I’ve never been overly fond of Richard Prince, but in the past he’s done some interesting work. This whole “rephotography” thing has already been long since done to death; it’s no longer contributing anything to any discussions in art. His earlier re-photography work was repurposing commercial images and placing them in an art context. This doesn’t work that way - given how “art” is defined, works on the internet are in a somewhat ambiguous context, but clearly this is work intended to be seen as art to some degree. The re-photography of art photographs has also already been done - and done more interestingly - by Sheri Levine. It’s sad to see artists who were doing interesting and important work 30+ years ago get famous and get stuck doing the same thing they were known for then, over and over again. The work ends up artistically dead, done purely for the cash, as is obviously the case here.
This use doesn’t seem to fall under Cariou v. Prince because the success of Prince in that case was based on the transformative nature of his additions. He actually added something “artistic” to the copied works in that case.
It looks like these are just large prints of the original works. Without artistic additions, he may just run into Bridgeman Art Library v. Corel Corp. and be told by a court that he’s not creating a new work because he’s just faithfully replicating an existing work without modification. And if he’s not creating an arguably new work, then he would be violating the copyrights on those existing works that he’s printing and selling.
I’m not saying that’s what rich people are exclusively spending money on, but when we’re talking about work at this price point and above (for this kind of work), then it’s mostly of that sort.
touché
Unless they genuinely like the work. I’ve spent a lot of time in rich person houses and the majority of collectors are really knowledgeable about the work and are less concerned about the value going up, figuring it’ll be after they die anyway, they want to enjoy it now.
I’d say the ones who only go after art that will appreciate aren’t actually that interested in the work, only the use of it as an investment. I don’t like working with them.
Is it signed by any of the artists?
I don’t just mean work bought as investments, though. What I’m saying is that people may “like” works because they’re status objects by known artists being sold for significant sums (which will also go up in price). That makes them “better” to some people. You don’t buy a photograph for $100,000 just because you like the image independent of who made it (especially when it’s work like this, where the only thing Prince is adding is the cachet of his name).

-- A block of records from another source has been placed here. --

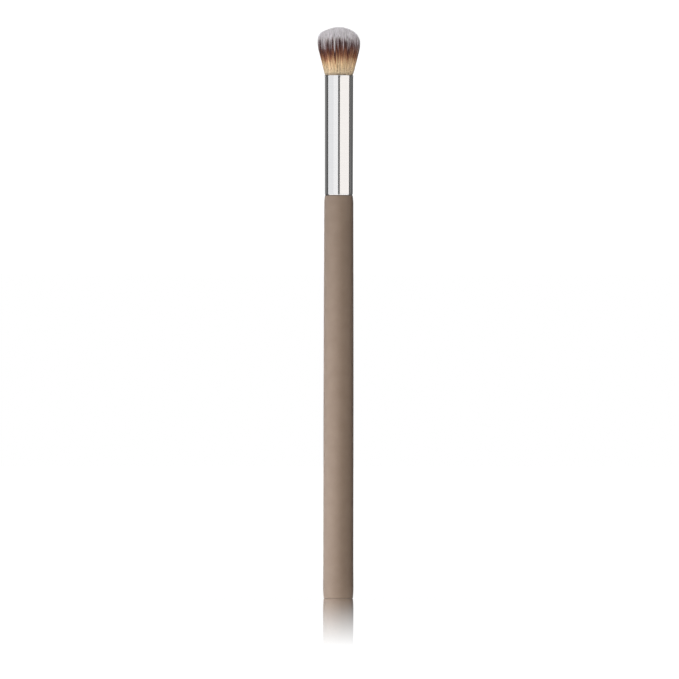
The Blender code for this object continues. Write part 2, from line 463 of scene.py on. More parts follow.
@dataclass(frozen=True)
class SoftTouchLacquer:
    """Matte, slightly rubbery lacquer, sprayed on the wood."""

    name: str = "soft_touch_lacquer"
    light: Colour = (173, 154, 140)
    dark: Colour = (167, 148, 134)
    cloud_scale: float = 220.0
    cloud_detail: float = 3.0
    cloud_span: Span = (0.35, 0.65)
    worn: Colour = (158, 140, 126)
    worn_height: float = 0.0007
    painted_joint_shade: Colour = (104, 90, 80)
    painted_joint_shade_height: float = 0.0003
    roughness: float = 0.58
    roughness_swing: float = 0.05
    speckle_scale: float = 9000.0
    speckle_depth: float = 0.000006
    specular: float = 0.35
    sheen: float = 0.06
    sheen_roughness: float = 0.5

    def make(self) -> Material:
        """Make the finish.

        Returns:
            The material, worn at the brush's end, with painted shade at its joint with the ferrule.
        """
        shade = Shade(self.name)
        place = shade.place()
        height = shade.split(place)[2]
        cloud = shade.noise(place, self.cloud_scale, self.cloud_detail)
        cloud = shade.ramp(cloud, *self.cloud_span, 0.0, 1.0)
        fine = shade.noise(place, self.speckle_scale)
        colour = shade.blend(cloud, linear(self.dark), linear(self.light))
        edge = shade.ramp(height, 0.0, self.worn_height, 1.0, 0.0)
        colour = shade.blend(shade.math("MULTIPLY", edge, cloud), colour, linear(self.worn))
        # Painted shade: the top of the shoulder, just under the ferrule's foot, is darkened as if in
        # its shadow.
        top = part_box("ferrule")[0].z
        edge = shade.ramp(height, top - self.painted_joint_shade_height, top, 0.0, 1.0)
        colour = shade.blend(edge, colour, linear(self.painted_joint_shade))
        smooth, rough = self.roughness - self.roughness_swing, self.roughness + self.roughness_swing
        shade.set(base_color=colour, roughness=shade.ramp(fine, *NOISE_SPAN, smooth, rough),
                  specular_ior_level=self.specular, sheen_weight=self.sheen,
                  sheen_roughness=self.sheen_roughness)
        shade.bump(fine, self.speckle_depth)
        return shade.material


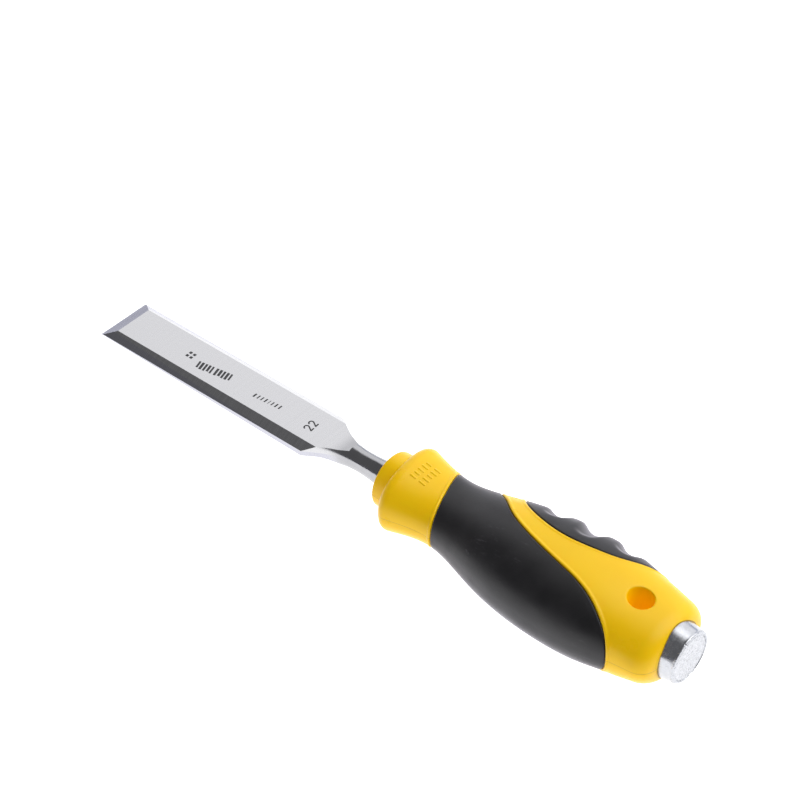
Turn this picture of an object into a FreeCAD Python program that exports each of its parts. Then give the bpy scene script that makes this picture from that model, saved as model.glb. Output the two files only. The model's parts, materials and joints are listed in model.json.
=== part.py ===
import FreeCAD, Part
import math
import os

# Bench chisel with a two-colour moulded handle and a steel striking cap. Millimetres.
# Origin: centre of the flat front face of the handle's nose, on the tool's axis.
# +X runs along the blade to the cutting edge, +Z comes out of the blade's bevelled
# face, and the +Y side of the handle lies in the palm. The fingers hold the -Y side.

V = FreeCAD.Vector

# Blade
BLADE_WIDTH = 22.0
TIP_X = 127.0
HEEL_X = 31.0
BACK_Z = -1.1
TIP_THICKNESS = 2.5
HEEL_THICKNESS = 4.1
CUTTING_ANGLE = 25.0
SIDE_BEVEL_WIDTH = 3.3
SIDE_BEVEL_DROP = 2.0
BEVEL_RUN_OUT = 12.0

# Neck: radius of the round forging at stations from the heel back to the handle
NECK_STATIONS = [(31.0, 11.05), (27.0, 8.3), (22.0, 5.7), (16.0, 4.3), (11.0, 4.1), (0.0, 4.95)]
FACET_FRONT_X = 20.5
FACET_REAR_X = 16.7
FACET_REAR_Z = 3.75
UNDERCUT = [(26.0, -1.1), (21.5, -2.1), (15.5, -4.9)]
CLEAR = 8.0
MARGIN = 1.0

# Tang, inside the handle
STOP_RADIUS = 7.2
STOP_FRONT_X = -4.0
STOP_REAR_X = -7.0
TANG_END_X = -86.0
TANG_ROOT_HALF = 3.9
TANG_TIP_HALF = 2.3
NOTCH_X = [-30.0, -58.0]
NOTCH_LENGTH = 5.0
NOTCH_DEPTH = 0.9

# Handle: half width at stations from the collar back to the butt, and its oval section.
# The section is |y|^p + |z / ratio|^p = radius^p: squarer along the grip, an ellipse at the butt.
OVAL = 0.71
GRIP_POWER = 2.4
BUTT_POWER = 2.0
GRIP_POWER_X = -105.0
BUTT_POWER_X = -117.0
SECTION_STEPS = 32
ROUNDING_ROWS = 10
SIDE_ROWS = 56
FLATNESS = 0.01
COLLAR_FACE_X = -5.4
COLLAR_RADIUS = 16.7
COLLAR_ROUNDING = 3.2
COLLAR_TURN = 110.0
COLLAR_SLANT = 0.10
SLANT_FRONT_X = -12.0
SLANT_REAR_X = -45.0
HANDLE_STATIONS = [
    (-17.0, 14.6),
    (-25.5, 13.5),
    (-37.0, 15.3),
    (-49.0, 18.5),
    (-61.0, 20.7),
    (-77.0, 21.7),
    (-93.0, 20.7),
    (-104.0, 18.5),
]
BUTT_FACE_X = -118.9
BUTT_RADIUS = 17.25
BUTT_ROUNDING = 6.5
BUTT_TURN = 97.0

# Nose and hidden core, the first shot of the moulding
NOSE_FRONT_RADIUS = 10.3
NOSE_BASE_RADIUS = 10.7
NOSE_BASE_X = -7.0
NOSE_ROUNDING = 0.8
CORE_STATIONS = [(-8.5, 10.2), (-25.0, 8.6), (-50.0, 11.2), (-72.0, 12.5), (-95.5, 11.0)]
RIB_X = [-52.0, -66.0, -80.0]
RIB_WIDTH = 3.0
RIB_RADIUS = 13.6

# Soft grip: depth of its seats, and its edges in plan view, as (x, y)
SLEEVE_DEPTH = 2.2
PAD_DEPTH = 3.4
SLEEVE_FRONT = [(-19.2, -14.6), (-24.2, 0.0), (-28.8, 14.6)]
SLEEVE_REAR = [
    (-107.0, 20.8),
    (-101.0, 15.9),
    (-96.2, 13.1),
    (-89.0, 9.8),
    (-73.8, 5.9),
    (-58.9, 1.5),
    (-47.3, -4.4),
    (-41.5, -9.1),
    (-38.5, -11.4),
    (-33.5, -19.0),
]
PAD_EDGE = [
    (-105.5, -21.0),
    (-100.4, -17.3),
    (-95.0, -13.2),
    (-89.2, -9.2),
    (-79.9, -6.2),
    (-70.3, -4.9),
    (-60.8, -6.0),
    (-52.5, -9.0),
    (-47.2, -12.9),
    (-43.5, -20.0),
]
OUTSIDE = 30.0

# Finger scoops in the pad: place along the handle, depth, and reach round it in degrees
SCOOPS = [(-58.0, 1.4, 48.0), (-72.5, 1.9, 56.0), (-87.2, 1.3, 46.0)]
SCOOP_RADIUS = 8.5
SCOOP_OVAL = 0.80

# Hang hole, through the butt along Z
HOLE_X = -103.6
HOLE_RADIUS = 4.5

# Steel striking cap, with a ribbed spigot pressed into the butt
CAP_FACE_X = -124.0
CAP_BASE_RADIUS = 10.2
CAP_RIM_RADIUS = 9.6
CAP_ROUNDING = 1.3
CAP_SEAT_DEPTH = 1.2
SPIGOT_END_X = -110.6
SPIGOT_RADIUS = 3.6
BARB_RISE = 0.5
BARB_COUNT = 3
BARB_PITCH = 2.4


def spline(points):
    """Smooth edge through points."""
    curve = Part.BSplineCurve()
    curve.interpolate(points)
    return curve.toShape()


def line(a, b):
    return Part.LineSegment(a, b).toShape()


def arc(a, b, c):
    return Part.Arc(a, b, c).toShape()


def round_point(centre, radius, degrees):
    """Point on an arc about a centre in the XY plane."""
    angle = math.radians(degrees)
    return centre + V(radius * math.cos(angle), radius * math.sin(angle), 0)


def spin(edges):
    """Solid of revolution about the tool's axis, from edges in the upper XY half plane."""
    profile = Part.Face(Part.Wire(Part.__sortEdges__(edges)))
    return profile.revolve(V(0, 0, 0), V(1, 0, 0), 360)


def flatten(shape, ratio):
    """Press a round shape oval."""
    press = FreeCAD.Matrix()
    press.scale(V(1, 1, ratio))
    return shape.transformGeometry(press)


def slant(x):
    """Forward lean of the handle's sections towards the finger side, fading out behind the collar."""
    share = (x - SLANT_REAR_X) / (SLANT_FRONT_X - SLANT_REAR_X)
    return COLLAR_SLANT * min(max(share, 0), 1)


def section_power(x):
    """How square the handle's section is at one station."""
    share = (x - GRIP_POWER_X) / (BUTT_POWER_X - GRIP_POWER_X)
    share = min(max(share, 0), 1)
    return GRIP_POWER + (BUTT_POWER - GRIP_POWER) * share ** 2 * (3 - 2 * share)


def section_row(place):
    """Points half way round the handle's section at one place on its side profile."""
    power = section_power(place.x)
    row = []
    for i in range(SECTION_STEPS + 1):
        angle = math.pi * i / SECTION_STEPS
        c, s = math.cos(angle), math.sin(angle)
        reach = (abs(c) ** power + s ** power) ** (-1 / power)
        y = place.y * reach * c
        row.append(V(place.x - slant(place.x) * y, y, place.y * reach * s))
    return row


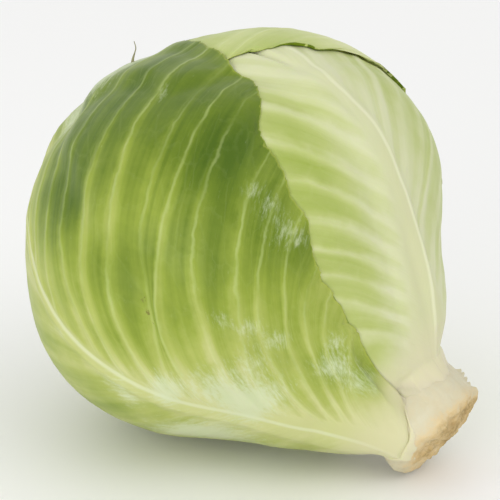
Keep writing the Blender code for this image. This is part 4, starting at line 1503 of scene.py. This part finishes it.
def add_camera():
    right, up, back = camera_axes()
    data = bpy.data.cameras.new("camera")
    data.lens = LENS
    data.shift_x, data.shift_y = CAMERA_SHIFT
    data.clip_end = 50
    camera = bpy.data.objects.new("camera", data)
    turn = Matrix((right, up, back)).transposed().to_4x4()
    camera.matrix_world = Matrix.Translation(Vector(HEAD_CENTRE) + back * CAMERA_DISTANCE) @ turn
    bpy.context.scene.collection.objects.link(camera)
    bpy.context.scene.camera = camera


def add_light(name, place, size, power):
    data = bpy.data.lights.new(name, "AREA")
    data.size = size
    data.energy = power
    light = bpy.data.objects.new(name, data)
    aim = Vector(HEAD_CENTRE) - Vector(place)
    light.rotation_euler = aim.to_track_quat("-Z", "Y").to_euler()
    light.location = place
    bpy.context.scene.collection.objects.link(light)


def add_floor():
    mesh = bpy.data.meshes.new("floor")
    corners = [(x * FLOOR_REACH, y * FLOOR_REACH, 0) for x, y in ((-1, -1), (1, -1), (1, 1), (-1, 1))]
    mesh.from_pydata(corners, [], [(0, 1, 2, 3)])
    nodes = Nodes("floor")
    nodes.set_shader({"Base Color": FLOOR_COLOUR, "Roughness": 0.8})
    mesh.materials.append(nodes.material)
    floor = bpy.data.objects.new("floor", mesh)
    bpy.context.scene.collection.objects.link(floor)
    floor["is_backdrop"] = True


def add_world():
    world = bpy.data.worlds.new("studio")
    world.use_nodes = True
    background = world.node_tree.nodes["Background"]
    background.inputs["Color"].default_value = (1, 1, 1, 1)
    background.inputs["Strength"].default_value = WORLD_STRENGTH
    bpy.context.scene.world = world


def main():
    add_camera()
    add_floor()
    add_world()
    for name, place, size, power in LIGHTS:
        add_light(name, place, size, power)
    bpy.context.scene.view_settings.view_transform = "Standard"

    heart = make_heart()
    trees = [tree_of(heart)]
    plan = (
        (INNER_LEAF, HIDDEN_GRID, inner_looks, PALE_LOOK, "pale_leaf"),
        (UPPER_LEAF, WRAPPER_GRID, upper_looks, PALE_LOOK, "pale_leaf"),
        (BACK_LEAF, WRAPPER_GRID, back_looks, BACK_LOOK, "back_leaf"),
        (OUTER_LEAF, WRAPPER_GRID, front_looks, OUTER_LOOK, "outer_leaf"),
    )
    for leaf, size, looks_of, look, slot in plan:
        obj = make_wrapper(leaf, size, trees, looks_of, look)
        trees.append(tree_of(obj))
    make_stem()
    make_hair()


main()
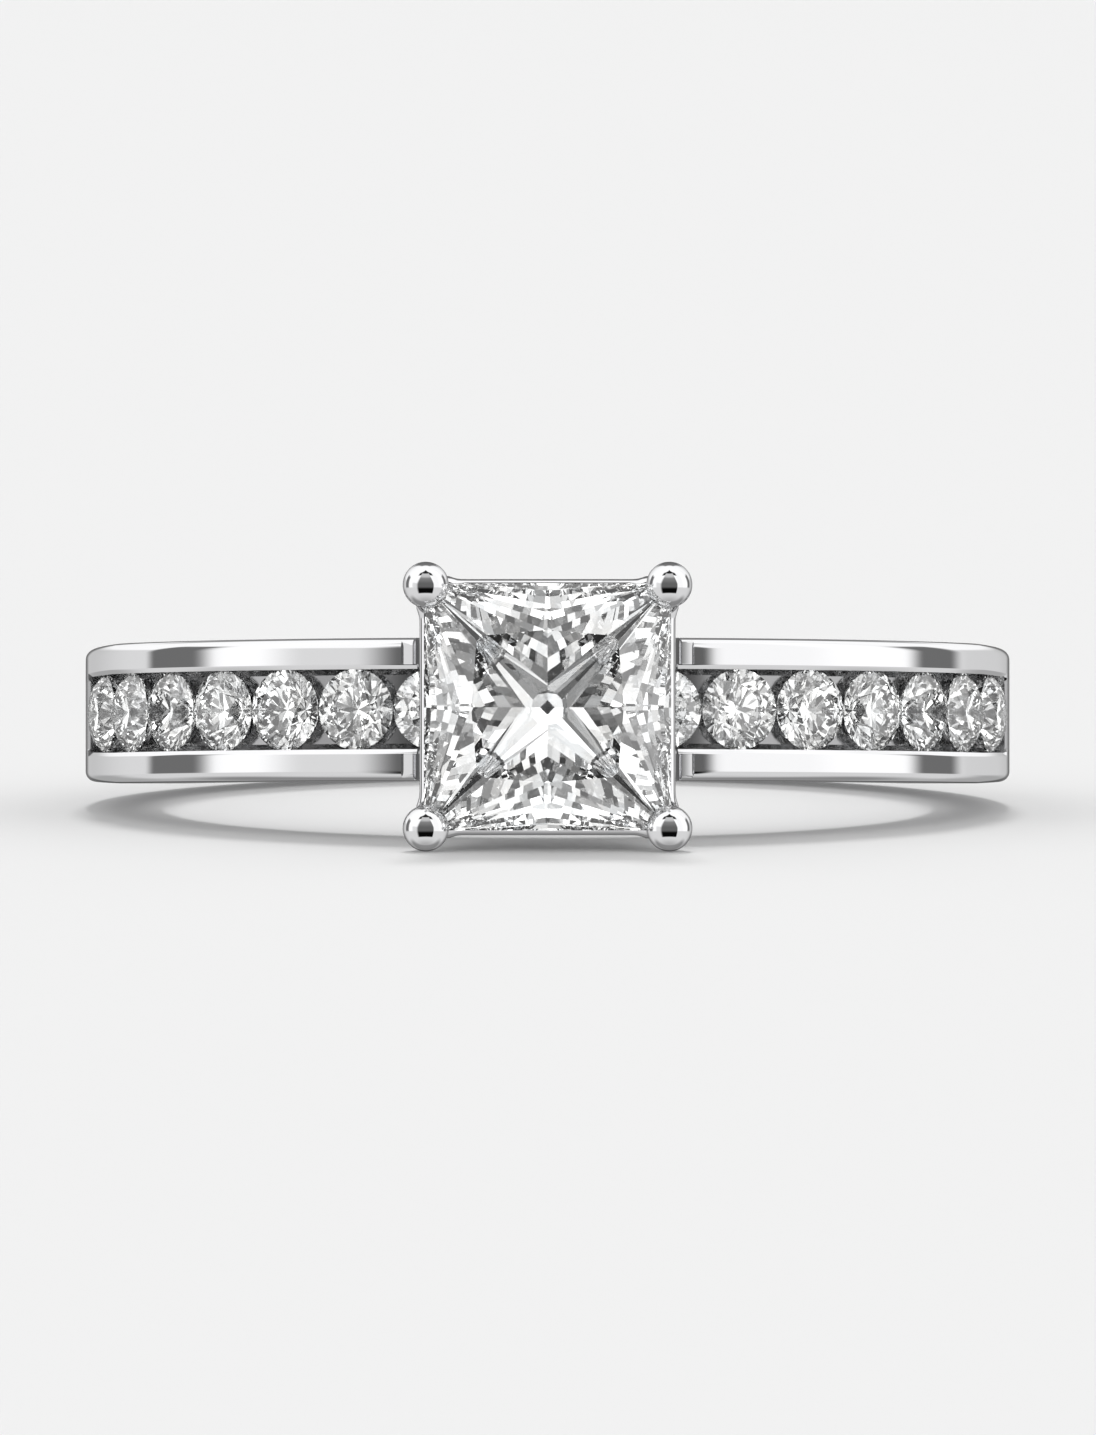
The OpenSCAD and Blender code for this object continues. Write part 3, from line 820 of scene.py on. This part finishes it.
# %% The studio's ground and its dark opening in front
ground = maths("MULTIPLY_ADD", ramp(elevation, -85, -40), 0.3, 0.45)
ground = lay_cards(ground, [
    ("steep at the sides", both(ramp(off_axis, 75, 115), ramp(elevation, -30, -50)), 0.28),
    ("shallow behind", both(ramp(off_axis, 128, 145), ramp(elevation, -50, -30)), 0.45),
    ("shallow far behind", both(ramp(off_axis, 164, 170), ramp(elevation, -50, -30)), 0.12),
])
narrowing = maths("MULTIPLY_ADD", ramp(elevation, 0, 55), -0.27, 1.0)
across_window = maths("DIVIDE", azimuth, narrowing)
opening = both(band(across_window, -49.3, -36.3, 39, 43), band(elevation, -42, -36, 59, 63))
dim = maths("MULTIPLY_ADD", ramp(elevation, -18, -4), 0.13, 0.003)
dim = maths("MULTIPLY_ADD", ramp(elevation, 6, 34), 0.1, dim)
dim = maths("MULTIPLY_ADD", ramp(elevation, 32, 48), 0.4, dim)
level = lay_cards(level, [("ground", ramp(elevation, -7, -14), ground), ("opening", opening, dim)])
print("nodes so far:", len(sky.nodes))

# %% [markdown]
# What the stones see
# -------------------
# A cut stone sends each facet's light off in another direction, so its pattern is a shuffled picture of the
# studio. Big soft cards give it big soft patches. The photographed stones have crisp small ones, as from
# lamps behind louvres. The metal mustn't mirror those bars, so light that leaves a stone, which Light Path
# knows as a transmission ray, sees a second, finer set of cards.

# %% Cards that light leaving a stone sees
side_reach = band(high, -15, -9, 46, 54)
strip_reach = band(high, -15, -9, 37, 43)
below = ramp(high, -8, -16)
broad = [
    ("side lamps", both(band(off_axis, 46, 54, 96, 104), side_reach), 3.6),
    ("dark strips beside them", both(band(off_axis, 105, 111, 121, 127), strip_reach), 0.04),
    ("below", below, 1.35),
    ("below at the sides", both(below, ramp(off_axis, 48, 58)), 2.8),
    ("straight down", ramp(high, -60, -80), 0.6),
    ("front lamp", both(ramp(off_axis, 49, 43), band(high, 6, 10, 37, 43)), 1.9),
    ("dark ring overhead", band(high, 48, 52, 60, 64), 0.3),
    ("top", ramp(high, 64, 68), 0.5),
]
inside = louvred(lay_cards(0.85, broad), 10, 0.4)
front_low = both(ramp(off_axis, 47, 41), band(high, -49, -43, 4, 8))
fine_cards = [
    ("louvres low in front", front_low, louvred(1.25, 14, 0.8)),
    ("camera", both(ramp(off_axis, 15, 9), band(high, -12, -8, 8, 12)), 0.05),
    ("dark stands", both(band(off_axis, 29, 31, 35, 37), band(high, -41, -35, 58, 62)), 0.07),
]
inside = lay_cards(inside, fine_cards)
print("stone cards:", len(broad) + len(fine_cards))

# %% World's output
through = sky.nodes.new("ShaderNodeLightPath").outputs["Is Transmission Ray"]
level = lay_cards(level, [("what stones see", through, inside)])
glow = sky.nodes.new("ShaderNodeBackground")
glow.inputs["Color"].default_value = (1, 1, 1, 1)
out = sky.nodes.new("ShaderNodeOutputWorld")
sky.links.new(level, glow.inputs["Strength"])
sky.links.new(glow.outputs[0], out.inputs["Surface"])
print("world nodes:", len(sky.nodes))

# %% [markdown]
# The lamp
# --------
# The ring throws a soft ring-shaped shadow toward the camera, so the light comes from above and behind. The
# studio alone would leave only a vague stain. A big area lamp is the real thing, but a sun lamp of a wide
# angle gives the same even softness at every point of the floor. Its disc would burn white spots into metal
# and stones that the photograph doesn't have, so neither mirrors it.

# %% Overhead lamp
LAMP_BACK = 32
LAMP_WIDE = 13
sun_data = bpy.data.lights.new("overhead", "SUN")
sun_data.energy = 1.18
sun_data.angle = np.radians(LAMP_WIDE)
sun = bpy.data.objects.new("overhead", sun_data)
sun.rotation_euler = (np.radians(-LAMP_BACK), 0, 0)
sun.visible_glossy = False
sun.visible_transmission = False
bpy.context.scene.collection.objects.link(sun)
print("lamp leans back by", LAMP_BACK, "degrees and is", LAMP_WIDE, "degrees wide")

# %% [markdown]
# The camera
# ----------
# The head stands nearer to the camera than the shank's sides, so its size against theirs gives the distance,
# about 31 cm. The lens then follows from the ring's width in the photograph: half of it, in pixels, is the
# focal length times the tangent of the angle at which the sight line touches the shank. The last pixel or
# two of the ring's place in the frame is left to the camera's aim, so no lens shift is needed.

# %% Camera
RANGE_MM = 310.0
CAMERA_RISE = 3.75
HALF_WIDTH_PX = 461.9
PHOTO_WIDTH_PX = 1096.0
SENSOR_MM = 36.0
AIM_RIGHT_M = 0.00001
AIM_DOWN_DEG = 0.0062
centre = laid([0, 0, 0])
tilt = np.radians(CAMERA_RISE)
eye = centre + RANGE_MM / 1000.0 * np.array([0, -np.cos(tilt), np.sin(tilt)])
camera_data = bpy.data.cameras.new("camera")
camera_data.sensor_fit = "HORIZONTAL"
camera_data.sensor_width = SENSOR_MM
focal_px = HALF_WIDTH_PX / np.tan(np.arcsin(OUTER_R / RANGE_MM))
camera_data.lens = SENSOR_MM * focal_px / PHOTO_WIDTH_PX
camera_data.clip_start = 0.01
camera_data.clip_end = 50.0
camera = bpy.data.objects.new("camera", camera_data)
camera.location = eye + np.array([AIM_RIGHT_M, 0, 0])
camera.rotation_euler = (np.pi / 2 - tilt - np.radians(AIM_DOWN_DEG), 0, 0)
bpy.context.scene.collection.objects.link(camera)
bpy.context.scene.camera = camera
print("focal length mm:", round(camera_data.lens, 1))

# %% Light paths and tone
# light crosses many facets before it leaves a stone, so its paths need many bounces
scene = bpy.context.scene
scene.view_settings.view_transform = "Standard"
scene.cycles.use_denoising = True
scene.cycles.max_bounces = 24
scene.cycles.transmission_bounces = 24
scene.cycles.glossy_bounces = 12
scene.cycles.diffuse_bounces = 4
print("bounces:", scene.cycles.max_bounces)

There’s so much art out there at such a huge range of prices for the same sort of quality, you can easily buy work that appeals without spending that kind of money - but it requires a willingness to buy completely unknown artists.
They just go to some stupid gallery show put on by some wealthy dude’s daughter who happens to have stumbled upon some space in SoHo. They get some wine and jerk each other off.
So yea, find a way into that group…
That really depends on the jurisdiction. In California for instance, you can in fact sell photos of people without their permission as long as it doesn’t hit certain privacy issues like taking photos of them in a place they have a reasonable expectation of privacy.